Records for this task:
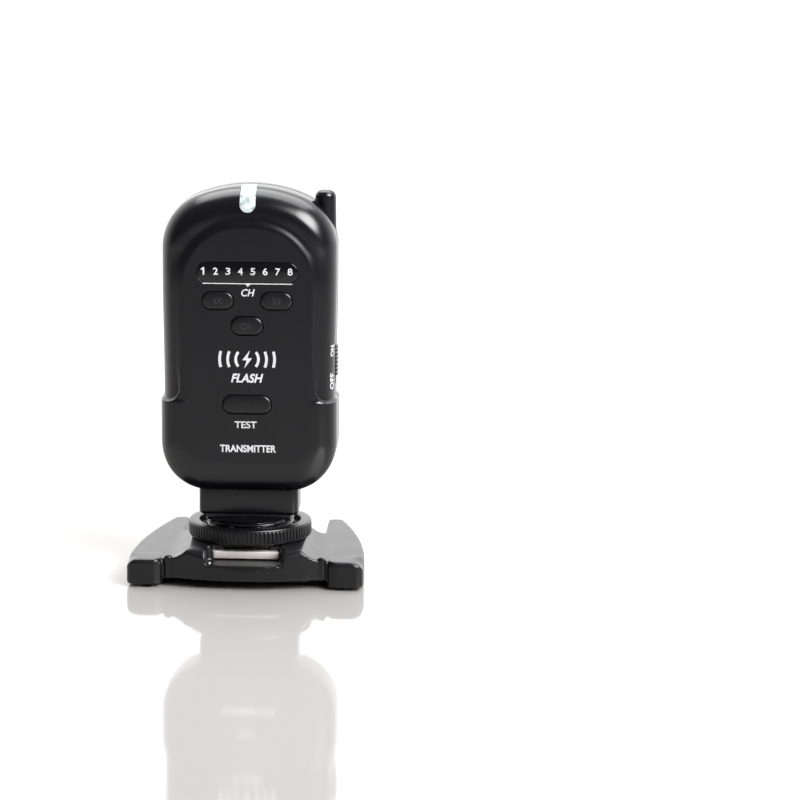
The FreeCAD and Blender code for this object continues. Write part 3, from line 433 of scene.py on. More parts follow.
def fold_pocket():
    reach = 6.95
    arc = [(-reach * math.cos(a), HINGE_Z + reach * math.sin(a)) for a in np.linspace(0, math.pi / 2, 24)]
    corners = [(-reach, CASE_BOTTOM - 3)] + arc + [(14.0, HINGE_Z + reach), (14.0, CASE_BOTTOM - 3)]
    return side_prism("pocket", 13.95, corners)


def lens_tongue(grow, back):
    """The lens's outline from the front as a prism: a rounded tongue open at the top."""
    half = LENS_HALF_WIDTH + grow
    turn = np.linspace(math.pi, 2 * math.pi, 25)
    middle = LENS_BOTTOM + LENS_HALF_WIDTH
    taper = 0.12
    loop = [(half * math.cos(a), middle + half * math.sin(a)) for a in turn]
    loop += [(half - taper, CASE_TOP + 3), (-half + taper, CASE_TOP + 3)]
    rings = face_rings([(np.array(loop), FACE_Y - 2), (np.array(loop), back)], 0, 0)
    return mesh_object("tongue", *skin(rings))


def make_front_shell():
    shell = mesh_object("front_case", *shell_side(front_y, SEAM_Y, 1.0, FACE_Y + 2.2, 5.0))
    cutters = [flared_pill("hole", x, z, w, h, KEY_GAP, FACE_Y, -6.0, 0.14) for _, x, z, w, h in KEYS]
    cutters.append(flared_pill("window", 0, CHANNEL_Z, CHANNEL_WIDTH, CHANNEL_HEIGHT, 0.0,
                               FACE_Y, FACE_Y + 1.0, 0.2))
    cutters.append(pill_prism("light_way", 0, CHANNEL_Z, CHANNEL_WIDTH, CHANNEL_HEIGHT,
                              [(FACE_Y + 0.5, -0.8), (-6.0, -0.8)]))
    cutters.append(lens_tongue(0.05, -1.2))
    cutters.append(fold_pocket())
    cutters.append(block("slider_way", (20.0, SLIDER_Y - 1.75, SLIDER_Z - 6.65),
                         (27, SLIDER_Y + 1.75, SLIDER_Z + 4.65)))
    boolean(shell, cutters)
    return shell


def make_rear_shell():
    shell = mesh_object("rear_case", *shell_side(back_y, SEAM_Y, -1.0, BACK_Y - WALL, 3.2))
    door = rounded_rect(2 * DOOR_HALF_WIDTH + 0.4, DOOR_TOP - DOOR_BOTTOM + 0.4, 1.2)
    middle = (DOOR_TOP + DOOR_BOTTOM) / 2
    doorway = mesh_object("doorway", *skin(face_rings([(door, BACK_Y - 4), (door, BACK_Y + 2)], 0, middle)))
    cutters = [doorway, fold_pocket()]
    cutters += [cylinder_y("seat", x, z, 1.95, BACK_Y - 4.4, BACK_Y + 2) for x, z in SCREW_SPOTS]
    boolean(shell, cutters)
    return shell


def rounded_rect(width, height, radius, grow=0.0, steps=8):
    """A rectangle with round corners as (across, up) points, grown outward evenly."""
    reach_x = width / 2 - radius
    reach_z = height / 2 - radius
    points = []
    for corner in range(4):
        cx = reach_x * (1, -1, -1, 1)[corner]
        cz = reach_z * (1, 1, -1, -1)[corner]
        for angle in np.linspace(corner, corner + 1, steps) * math.pi / 2:
            points.append((cx + (radius + grow) * math.cos(angle), cz + (radius + grow) * math.sin(angle)))
    return np.array(points)


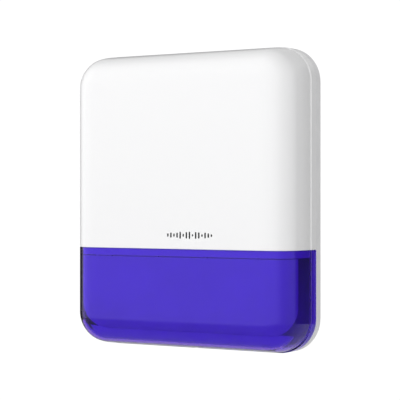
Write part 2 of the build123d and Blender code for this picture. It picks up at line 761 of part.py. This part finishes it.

Stated goal: Quote every entry exactly.

Full response:
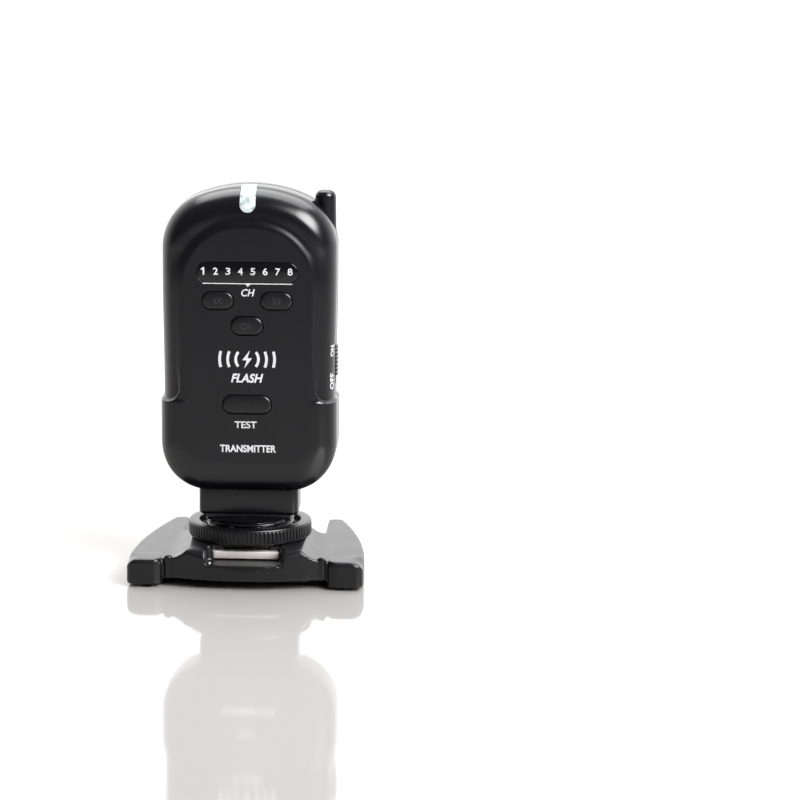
The FreeCAD and Blender code for this object continues. Write part 3, from line 433 of scene.py on. More parts follow.
def fold_pocket():
    reach = 6.95
    arc = [(-reach * math.cos(a), HINGE_Z + reach * math.sin(a)) for a in np.linspace(0, math.pi / 2, 24)]
    corners = [(-reach, CASE_BOTTOM - 3)] + arc + [(14.0, HINGE_Z + reach), (14.0, CASE_BOTTOM - 3)]
    return side_prism("pocket", 13.95, corners)


def lens_tongue(grow, back):
    """The lens's outline from the front as a prism: a rounded tongue open at the top."""
    half = LENS_HALF_WIDTH + grow
    turn = np.linspace(math.pi, 2 * math.pi, 25)
    middle = LENS_BOTTOM + LENS_HALF_WIDTH
    taper = 0.12
    loop = [(half * math.cos(a), middle + half * math.sin(a)) for a in turn]
    loop += [(half - taper, CASE_TOP + 3), (-half + taper, CASE_TOP + 3)]
    rings = face_rings([(np.array(loop), FACE_Y - 2), (np.array(loop), back)], 0, 0)
    return mesh_object("tongue", *skin(rings))


def make_front_shell():
    shell = mesh_object("front_case", *shell_side(front_y, SEAM_Y, 1.0, FACE_Y + 2.2, 5.0))
    cutters = [flared_pill("hole", x, z, w, h, KEY_GAP, FACE_Y, -6.0, 0.14) for _, x, z, w, h in KEYS]
    cutters.append(flared_pill("window", 0, CHANNEL_Z, CHANNEL_WIDTH, CHANNEL_HEIGHT, 0.0,
                               FACE_Y, FACE_Y + 1.0, 0.2))
    cutters.append(pill_prism("light_way", 0, CHANNEL_Z, CHANNEL_WIDTH, CHANNEL_HEIGHT,
                              [(FACE_Y + 0.5, -0.8), (-6.0, -0.8)]))
    cutters.append(lens_tongue(0.05, -1.2))
    cutters.append(fold_pocket())
    cutters.append(block("slider_way", (20.0, SLIDER_Y - 1.75, SLIDER_Z - 6.65),
                         (27, SLIDER_Y + 1.75, SLIDER_Z + 4.65)))
    boolean(shell, cutters)
    return shell


def make_rear_shell():
    shell = mesh_object("rear_case", *shell_side(back_y, SEAM_Y, -1.0, BACK_Y - WALL, 3.2))
    door = rounded_rect(2 * DOOR_HALF_WIDTH + 0.4, DOOR_TOP - DOOR_BOTTOM + 0.4, 1.2)
    middle = (DOOR_TOP + DOOR_BOTTOM) / 2
    doorway = mesh_object("doorway", *skin(face_rings([(door, BACK_Y - 4), (door, BACK_Y + 2)], 0, middle)))
    cutters = [doorway, fold_pocket()]
    cutters += [cylinder_y("seat", x, z, 1.95, BACK_Y - 4.4, BACK_Y + 2) for x, z in SCREW_SPOTS]
    boolean(shell, cutters)
    return shell


def rounded_rect(width, height, radius, grow=0.0, steps=8):
    """A rectangle with round corners as (across, up) points, grown outward evenly."""
    reach_x = width / 2 - radius
    reach_z = height / 2 - radius
    points = []
    for corner in range(4):
        cx = reach_x * (1, -1, -1, 1)[corner]
        cz = reach_z * (1, 1, -1, -1)[corner]
        for angle in np.linspace(corner, corner + 1, steps) * math.pi / 2:
            points.append((cx + (radius + grow) * math.cos(angle), cz + (radius + grow) * math.sin(angle)))
    return np.array(points)


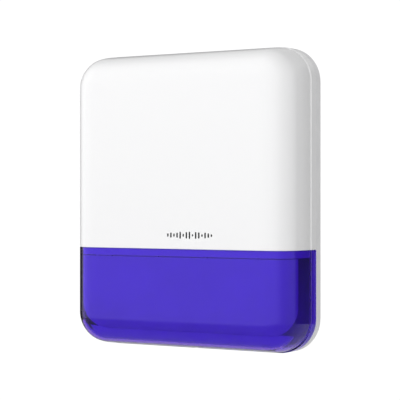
Write part 2 of the build123d and Blender code for this picture. It picks up at line 761 of part.py. This part finishes it.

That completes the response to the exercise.